Halliche, by some distance, was far more spectacular. Featuring for 90 minutes - and, on occasion, in excess of that - in all of Algeria's four games at the Mundial, the Academica de Coimbra defender was an absolute colossus for Vahid Halilhodzic's side and proved especially immense in the absence of skipper Madjid Bougherra as Algeria held out for a favorable 1-1 draw with Russia to book a place in the knockout rounds. And when that date, against Germany, was due, Halliche didn't disappoint, did he? Was it purely co-incidental that the Germans never truly found their breakthrough until the Algiers-born's injury-prompted substitution in extra-time?
At the base of midfield, Ghanaian Rabiu Mohammed - probably the most underrated member of the Black Stars' original squad of 23 - helped paper over what defensive cracks Ghana might have had, doing so tidily yet in his own admirably self-effacing style and making it even harder to justify his late subbing offs in each of Ghana's group games by coach Appiah.
In a more advanced midfield role, Yacine Brahimi impressed for Algeria, having moved from being a fringe player who missed several of Les Fennecs' pre-World Cup games - as well as the opening 2-1 loss to Belgium in Group H - to one who starred in Africa's top-ranked team's fairytale story. Brahimi's finest hour at the tournament arguably came against South Korea, with his fine 62nd minute finish adding flourish to a 4-2 win.

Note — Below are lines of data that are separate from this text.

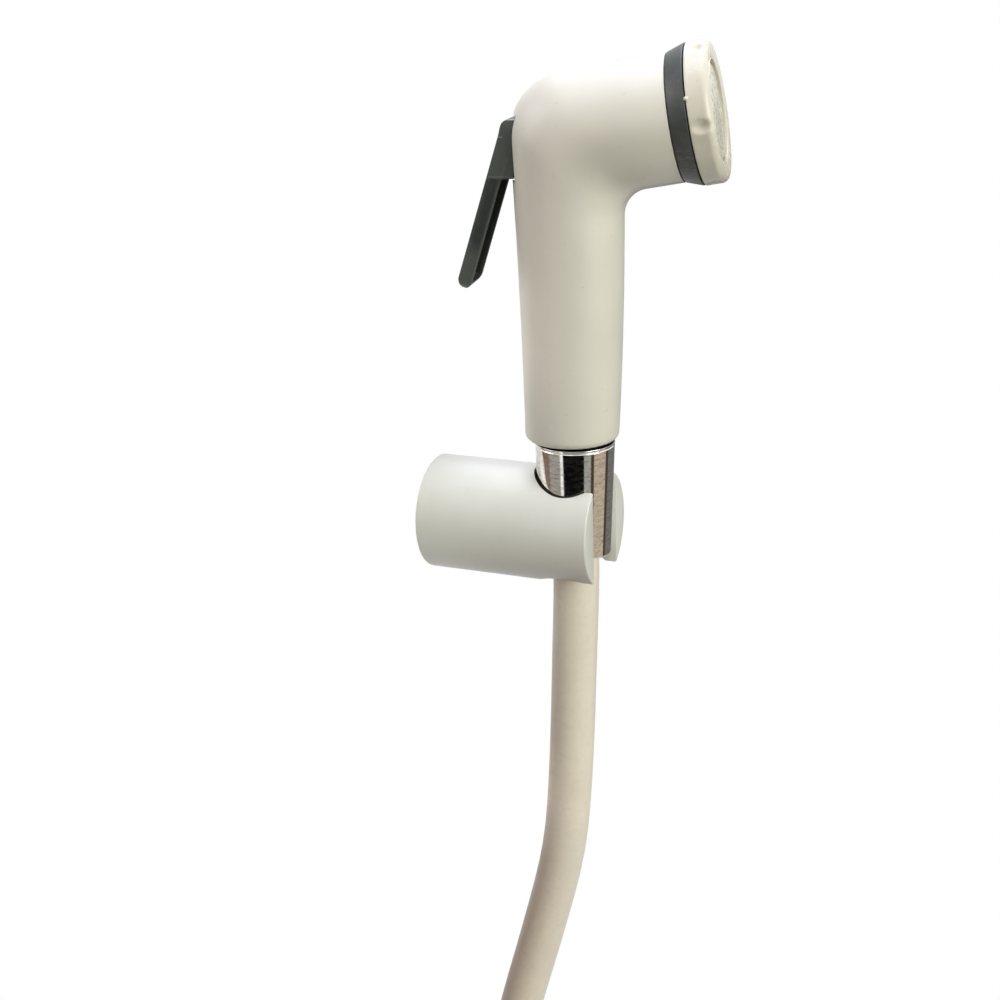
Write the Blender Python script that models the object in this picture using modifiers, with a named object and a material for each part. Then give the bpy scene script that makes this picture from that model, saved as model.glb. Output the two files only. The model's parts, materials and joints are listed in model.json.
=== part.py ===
"""Handheld bidet shower, resting in its wall cradle, with its hose.

Metres, +Z up. The origin is on the wall, at the centre of the cradle's wall plate.
+X leaves the wall along the cradle's axis, and +Y is sideways.

The handset stands upright in the cradle and is turned a little about its inlet.
Its own frame has +X towards the spray face, +Z up and its origin on the inlet's axis.
The spray head has a frame too, with +Z along the head towards the face and +X down.
"""

from math import atan2, cos, pi, radians, sin, sqrt, tan

import bmesh
import bpy
from mathutils import Matrix, Vector

# Clearances
GAP = 0.0003
HOSE_HOLE_CLEARANCE = 0.00035
BAND_CLEARANCE = 0.00045
TAIL_CLEARANCE = 0.00078
INSERT_TAIL_INSET = 0.0010
CUTTER_OVERSHOOT = 0.0010
CRADLE_CUTTER_OVERSHOOT = 0.0060
SMALL_EDGE = 0.0003

# Facets round a turned piece
LARGE_STEPS = 36
RING_STEPS = 28
SMALL_STEPS = 16
BODY_SIDES = 28
ELBOW_SECTIONS = 10
SPRAY_HOLE_SIDES = 6

# Wall cradle
CRADLE_RADIUS = 0.0176
CRADLE_LENGTH = 0.055
CRADLE_WALL = 0.0024
CRADLE_EDGE = 0.0006
BORE_FROM_WALL = 0.0456
SLOT_START = 0.0020
BORE_MOUTH_RADIUS = 0.0121
BORE_SEAT_RADIUS = 0.0116
SEAT_LEDGE_THICKNESS = 0.0055
SEAT_LEDGE_HOLE_RADIUS = 0.0082
SEAT_LEDGE_FRONT_ANGLE = radians(82)
SLOT_WIDTH = 0.0201
CAVITY_DEPTH = 0.0300
CAVITY_END_CHAMFER = 0.0020

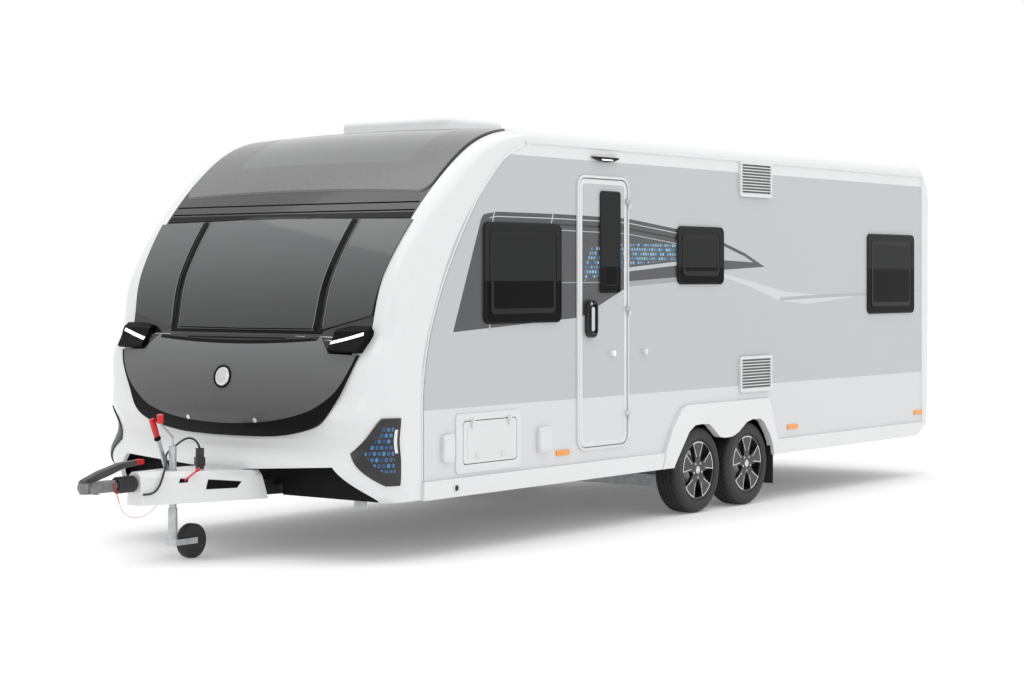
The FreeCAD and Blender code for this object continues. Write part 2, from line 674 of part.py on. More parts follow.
# Service hatch with its bin, hinged along the top
hatch_outer = (1870.0, 2505.0, 471.0, 823.0)
hatch_lid = (1940.0, 2462.0, 525.0, 775.0)
hatch_radius = 24.0
hatch_frame_proud = 8.0
hatch_lid_thickness = 16.0
hatch_bin_depth = 260.0
hatch_bin_wall = 5.0
hatch_pin_radius = 3.0
hatch_pin_length = 40.0
hatch_pin_y = half_width + 17.0
hatch_frame = side_panel(*hatch_outer, hatch_radius, half_width, half_width + hatch_frame_proud)
hatch_space = side_panel(hatch_lid[0] - door_gap, hatch_lid[1] + door_gap, hatch_lid[2] - door_gap, hatch_lid[3] + door_gap,
                         hatch_radius, wall_inner_y - overrun, half_width + overrun)
hatch_frame = hatch_frame.cut(hatch_space)
left_wall = left_wall.cut(hatch_space)
bin_outer = side_panel(hatch_lid[0] - overrun, hatch_lid[1] + overrun, hatch_lid[2] - overrun / 2, hatch_lid[3] + overrun / 2,
                       hatch_radius, wall_inner_y - hatch_bin_depth, wall_inner_y)
bin_inner = side_panel(hatch_lid[0] - door_gap, hatch_lid[1] + door_gap, hatch_lid[2] - door_gap, hatch_lid[3] + door_gap,
                       hatch_radius, wall_inner_y - hatch_bin_depth + hatch_bin_wall, wall_inner_y + overrun)
save("hatch_bin", bin_outer.cut(bin_inner))
lid_y = half_width - hatch_lid_thickness / 2
hatch = side_panel(*hatch_lid, hatch_radius, lid_y, lid_y + hatch_lid_thickness)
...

It did take some tough wrestling for Super Eagle Ahmed Musa to shrug Cote d'Ivoire's Gervinho off for the berth on the right wing - and, boy, did he show some fight! Musa, employed at club level by Russian outfit CSKA Moscow, nearly tore up the script that was supposed to be Lionel Messi's one-man show when Nigeria faced Argentina in the final Group F game which sealed qualification for both sides. For a while, Musa actually matched Messi's genius, scoring barely a minute (speaking strictly statistically) after each of the Argentine's two goals. Against the best, the occasionally frustrating Musa came good. Satisfactorily lively as he was in Nigeria's other matches, Musa's ticket to this XI was largely earned on the back of that great individual display.

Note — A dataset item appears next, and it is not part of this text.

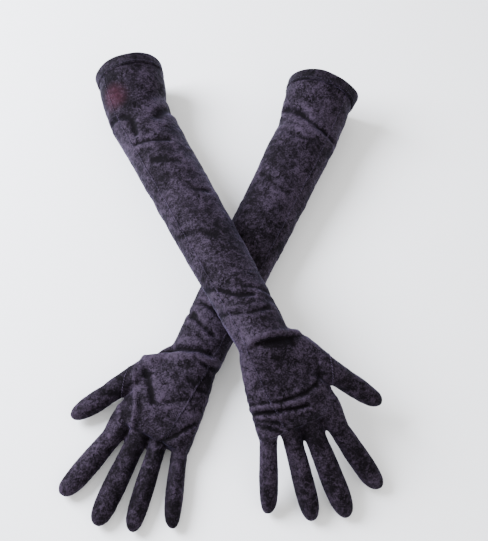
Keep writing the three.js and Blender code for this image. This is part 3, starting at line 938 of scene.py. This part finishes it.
def lining_piece(skin, settings, finish):
    """The wrong side of the cloth, inside the open end."""
    glove = skin.glove
    depth = (skin.centres - glove.elbow) @ glove.cuff_along + glove.cuff_length
    used, faces = picked(skin, depth < LINING_DEPTH)
    faces = [face[::-1] for face in faces]
    normals = skin.normals[used]
    points = skin.points[used] - normals * settings.thickness
    name = glove.name + "_velvet_lining"
    return cloth_piece(name, points, faces, -normals, skin.cloth[used], finish, "velvet")


# ---------------------------------------------------------------- finishes


def shaded(colour, share):
    """A colour made darker or lighter, as a shader's socket holds it."""
    return (*(c * share for c in colour), 1.0)


class Wire:
    """A socket's value, so that shader maths is written as ordinary arithmetic."""

    def __init__(self, finish, node, socket):
        self.finish = finish
        self.node = node
        self.socket = socket

    def of(self, output):
        return Wire(self.finish, self.node, self.node.outputs[output])

    def maths(self, operation, *values):
        sockets = dict(enumerate(values))
        return self.finish.node("ShaderNodeMath", {"operation": operation}, sockets)

    def __add__(self, other):
        return self.maths("ADD", self, other)

    __radd__ = __add__

    def __sub__(self, other):
        return self.maths("SUBTRACT", self, other)

    def __rsub__(self, other):
        return self.maths("SUBTRACT", other, self)

    def __mul__(self, other):
        return self.maths("MULTIPLY", self, other)

    __rmul__ = __mul__

    def __abs__(self):
        return self.maths("ABSOLUTE", self)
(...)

Manning the other flank is Ghana's Andre Ayew, another two-goal hero albeit one whose pair of strikes were registered in different matches. Ayew's goals breathed life into his country's two opening group fixtures at stages when both seemed all but lost. His leadership traits - seen in his frequent rousing of teammates and fans alike - were also evident, thus making a genuine claim for Ghana's captain's armband if ever the next man on this list forfeits it for some reason.
The man being referred to is Asamoah Gyan and, after the Al Ain forward's exploits in Brazil, his name has got a newly acquired, wholly exciting ring to it. And why not? Gyan's fifth and sixth World Cup goals - scored against Germany and Portugal respectively - took him level, and then beyond, Cameroonian Roger Milla as Africa's all-time topscorer at the Mundial. A bright silver lining, definitely, in what proved a thoroughly underwhelming campaign for the west Africans.
Playing off the 'Baby Jet' is Islam Slimani, the young attacker whose form throughout the qualifiers - five goals in seven games - translated nicely at the world finals in two well-taken goals, as many man-of-the-match prizes, plus some fine build-up play that helped propel Algeria past the World Cup's group rounds for the first time.